Lors d’une fête champêtre, il remarque un clown qui attire un enfant à l’écart. L’instinct prend le pas sur la réflexion et sans se poser de question il intervient, frappe et neutralise l’individu qui n’a pas eu le temps d’utiliser le taser qu’il avait en sa possession.
Mais quand les gendarmes arrivent sur place, le clown est dans le coma, et l’enfant, traumatisé, ne parle plus.
Sauveur Moracchini se retrouve dans de sales draps, mis en garde à vue avant d’être incarcéré .

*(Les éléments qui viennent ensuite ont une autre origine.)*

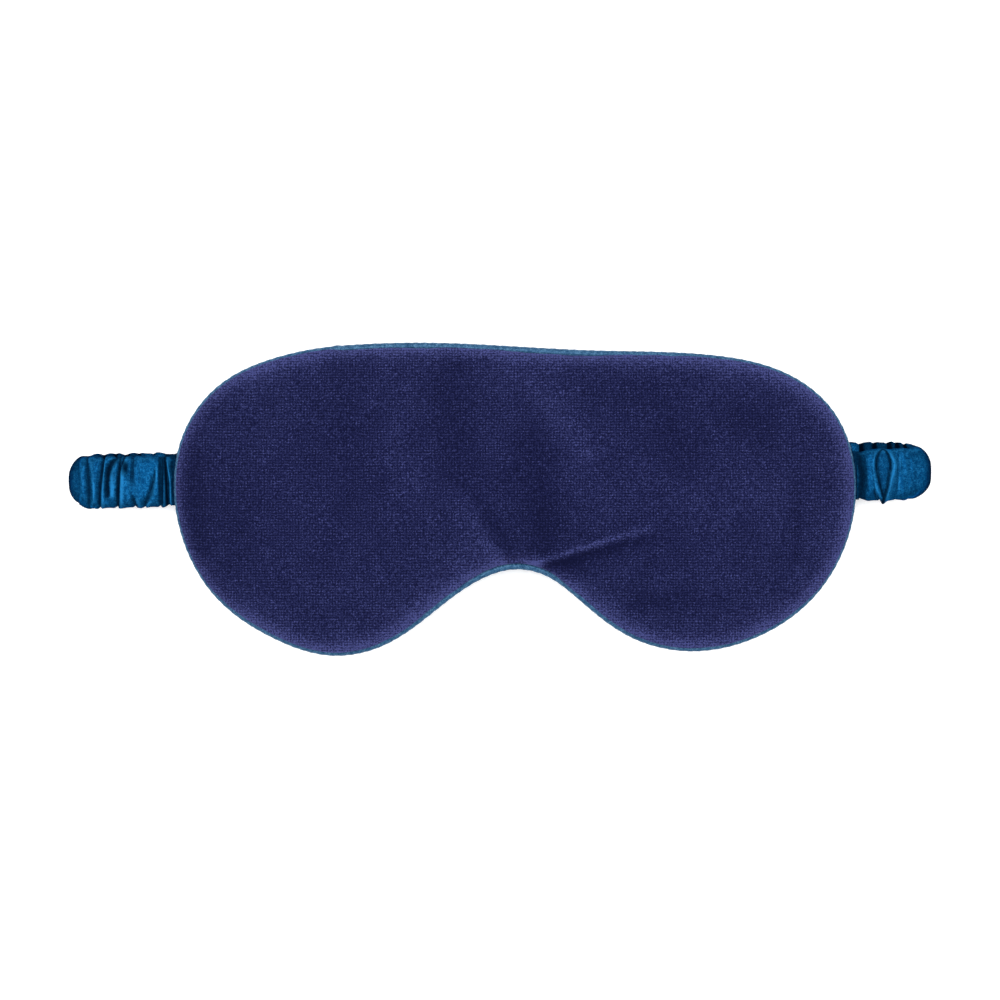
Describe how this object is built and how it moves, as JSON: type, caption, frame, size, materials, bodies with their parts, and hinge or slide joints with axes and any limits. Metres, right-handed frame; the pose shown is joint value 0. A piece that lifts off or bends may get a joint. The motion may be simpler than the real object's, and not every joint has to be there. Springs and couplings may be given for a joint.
{
  "type": "sleep eye mask",
  "caption": "Padded sleep mask with a velvet front, satin back, corded piping and nose notch, and a gathered elastic strap that is folded flat behind it.",
  "frame": {"origin": "on the surface that the folded strap lies on, under the middle of the whole object", "axes": "+X to the right across the brow, +Y towards the forehead edge, +Z out of the velvet front"},
  "size_m": [0.2668, 0.0972, 0.0152],
  "materials": {
    "velvet": "plush velvet pile",
    "satin": "glossy satin",
    "piping_satin": "glossy satin",
    "cotton_cord": "twisted cotton",
    "foam": "open-cell foam",
    "wadding": "needled polyester wadding",
    "blackout": "dense black lining",
    "navy_thread": "polyester thread",
    "teal_thread": "polyester thread",
    "elastic": "braided elastic"
  },
  "bodies": {
    "mask": {"front_panel": "velvet", "back_panel": "satin", "piping_cover": "piping_satin", "piping_cord": "cotton_cord", "foam_pad": "foam", "back_wadding": "wadding", "blackout_liner": "blackout", "needle_thread": "navy_thread", "bobbin_thread": "teal_thread", "right_strap_anchor": "satin", "left_strap_anchor": "satin", "right_bartack": "navy_thread", "left_bartack": "navy_thread"},
    "right_tab": {"right_tab_casing": "satin", "right_tab_elastic": "elastic"},
    "right_run": {"right_fold_casing": "satin", "right_fold_elastic": "elastic", "right_run_casing": "satin", "right_run_elastic": "elastic"},
    "middle_right_run": {"middle_right_run_casing": "satin", "middle_right_run_elastic": "elastic"},
    "middle_left_run": {"middle_left_run_casing": "satin", "middle_left_run_elastic": "elastic"},
    "left_run": {"left_run_casing": "satin", "left_run_elastic": "elastic", "left_fold_casing": "satin", "left_fold_elastic": "elastic"},
    "left_tab": {"left_tab_casing": "satin", "left_tab_elastic": "elastic"}
  },
  "joints": [
    {"name": "strap_open", "type": "hinge", "parent": "mask", "child": "right_tab", "pos_m": [0.11235, 0, 0.0087], "axis": [0, 1, 0], "range_deg": [0, 90]},
    {"name": "right_fold_open", "type": "hinge", "parent": "right_tab", "child": "right_run", "pos_m": [0.1319, 0, 0.0051], "axis": [0, 1, 0], "range_deg": [-150, 0], "deforming": ["right_fold_casing", "right_fold_elastic"]},
    {"name": "right_bend", "type": "hinge", "parent": "right_run", "child": "middle_right_run", "pos_m": [0.04719, 0, 0.0015], "axis": [0, 1, 0], "range_deg": [0, 60]},
    {"name": "strap_stretch", "type": "slide", "parent": "middle_right_run", "child": "middle_left_run", "axis": [-1, 0, 0], "range_m": [0, 0.03], "stiffness_N_per_m": 1},
    {"name": "left_bend", "type": "hinge", "parent": "middle_left_run", "child": "left_run", "pos_m": [-0.05791, 0, 0.0015], "axis": [0, 1, 0], "range_deg": [0, 60]},
    {"name": "left_fold_open", "type": "hinge", "parent": "left_run", "child": "left_tab", "pos_m": [-0.1319, 0, 0.0051], "axis": [0, 1, 0], "range_deg": [-150, 0], "deforming": ["left_fold_casing", "left_fold_elastic"]}
  ],
  "couplings": [
    {"joint": "right_fold_open", "follows": "strap_open", "ratio": -1.6667},
    {"joint": "right_bend", "follows": "strap_open", "ratio": 0.66667},
    {"joint": "strap_stretch", "follows": "strap_open", "m_per_rad": 0.019099},
    {"joint": "left_bend", "follows": "strap_open", "ratio": 0.66667},
    {"joint": "left_fold_open", "follows": "strap_open", "ratio": -1.6667}
  ]
}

Pour s’en sortir il ne pourra compter que sur l’aide d’un vieil ami de son père, ancien commissaire qui l’a vu grandir, et sur son avocate commis d’office.

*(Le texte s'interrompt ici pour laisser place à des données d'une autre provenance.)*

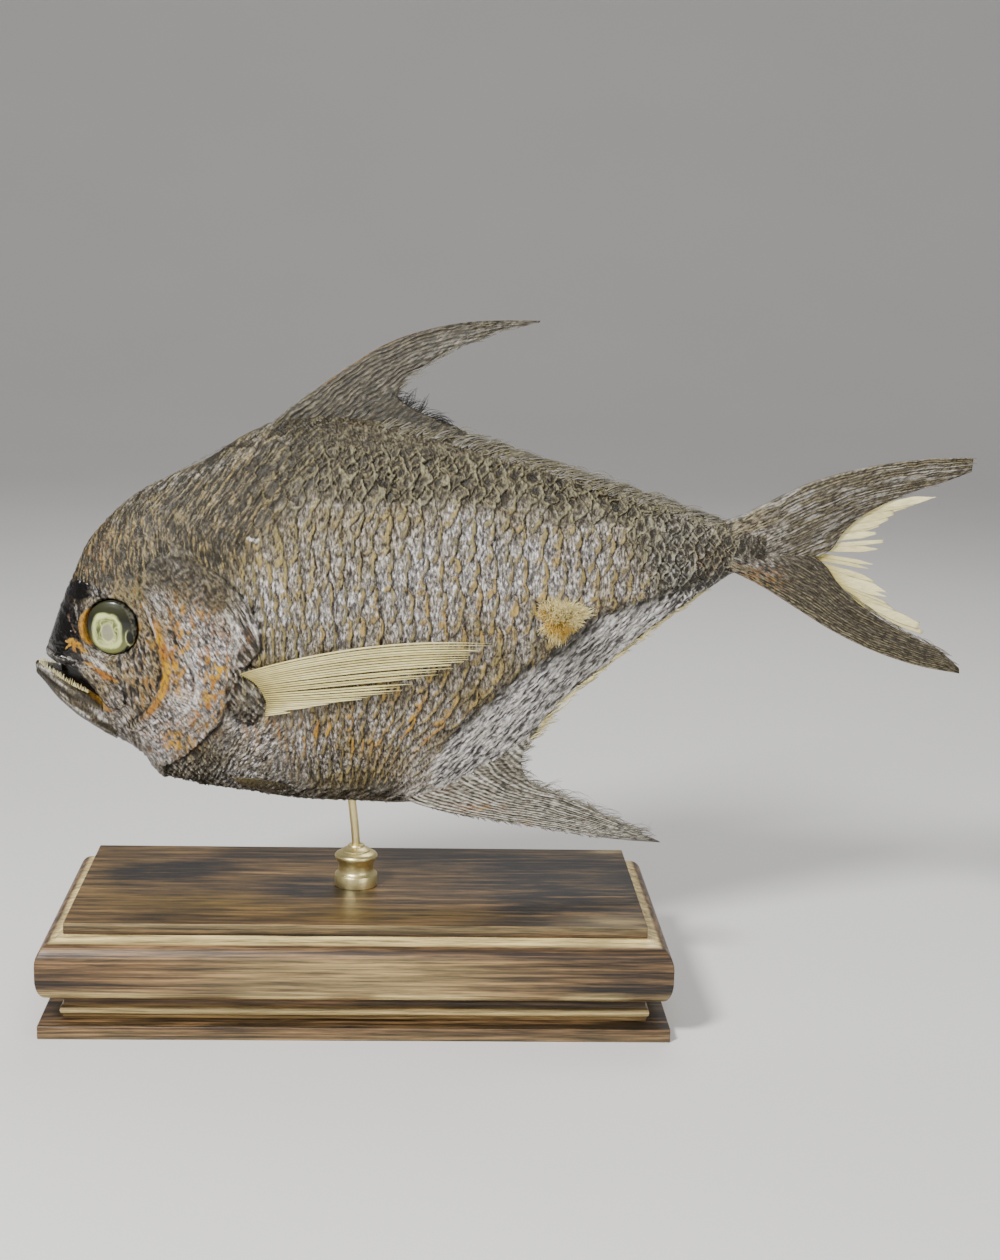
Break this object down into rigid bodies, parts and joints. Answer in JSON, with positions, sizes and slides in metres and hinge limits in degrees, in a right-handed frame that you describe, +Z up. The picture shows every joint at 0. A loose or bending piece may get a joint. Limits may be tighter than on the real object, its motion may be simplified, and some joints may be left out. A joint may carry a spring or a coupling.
{
  "type": "mounted fish specimen",
  "caption": "Dried deep-bodied pomfret with overlapping scales and long swept fins, carried by a brass rod and collar on a moulded pine base.",
  "frame": {"origin": "centre of the underside of the base", "axes": "+X from the mouth to the tail, +Z up, the fish's left side faces -Y"},
  "size_m": [0.6111, 0.202, 0.4495],
  "materials": {
    "fish_skin": "dried and varnished",
    "eye": "cloudy, glossy front",
    "brass": "turned, satin",
    "pine": "scorched, brushed and oiled"
  },
  "bodies": {
    "root": {"fish": "fish_skin", "eye_left": "eye", "eye_right": "eye", "rod": "brass", "collar": "brass", "base_panel": "pine", "base_bullnose": "pine", "base_fillet": "pine", "base_foot": "pine"}
  },
  "joints": []
}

Le roman s’ouvre donc sur cette bascule vertigineuse, avant de se fragmenter en une succession de voix, d’échos, et de regards. Le récit progresse en alternant les voix, comme si chaque chapitre confiait le relais à un témoin différent.
Les points de vue s’entrechoquent, se complètent, se contredisent parfois, dessinant peu à peu un visage mouvant de la vérité. Cette façon de faire, fragmentée et fluide à la fois, donne au roman un rythme organique, presque musical, où chaque voix apporte sa propre vibration.
Car ce roman n’est pas seulement une intrigue judiciaire, c’est aussi une partition. Pierre Luciani, écrivain mais aussi musicien, écrit comme on balance un morceau punk, avec des riffs secs, une tension continue et une énergie brute.
L’arrière-plan musical traverse souvent le texte. Pogo résonne de références au rock, au punk, à ces sons qui cognent et refusent la tiédeur. On devine le musicien érudit qu’est Pierre Luciani. Il ne cite pas la musique, il l’écrit et on sent combien il connaît ses accords, qu’il a vécu ce qu’il décrit.
C’est sans doute pour cela que le roman vibre autant .
Chaque voix fissure un peu plus le silence, chaque chapitre lève un coin du voile. À mesure que l’enquête avance, la vérité se dessine, lente et implacable, dévoilant l’horreur enfouie dans le parcours et le passé d’un homme que nul n’avait jamais remarqué.
Rien n’est montré de face, l’effroi s’insinue entre les lignes, discret mais dévastateur.
Pierre Luciani alterne les plans, les temporalités, les lieux, livrant une narration vibrante, tendue, où le lecteur recompose lui-même le puzzle au milieu de ce chaos indicible.
Sauveur Moracchini, personnage central , n’est pas un héros traditionnel. C’est un homme ordinaire, un peu usé, un peu trop impulsif, que son geste entraîne dans une spirale où tout le monde finit par douter de tout.
A coté de l’avocate Jasmine, du vieux commissaire Bensucem, gravitent d’autres personnages plus ou moins importants, mais qui tous existent avec une certaine densité, et qui apportent leur part de vérité.
Au final, « Pogo » est un roman bref, nerveux, qui évite les travers habituels du thriller . L’horreur, n’est jamais montrée, elle se devine, s’infiltre, s’installe, jusqu’à ce que le lecteur réalise qu’il a basculé lui aussi, quelque part entre compassion et vertige.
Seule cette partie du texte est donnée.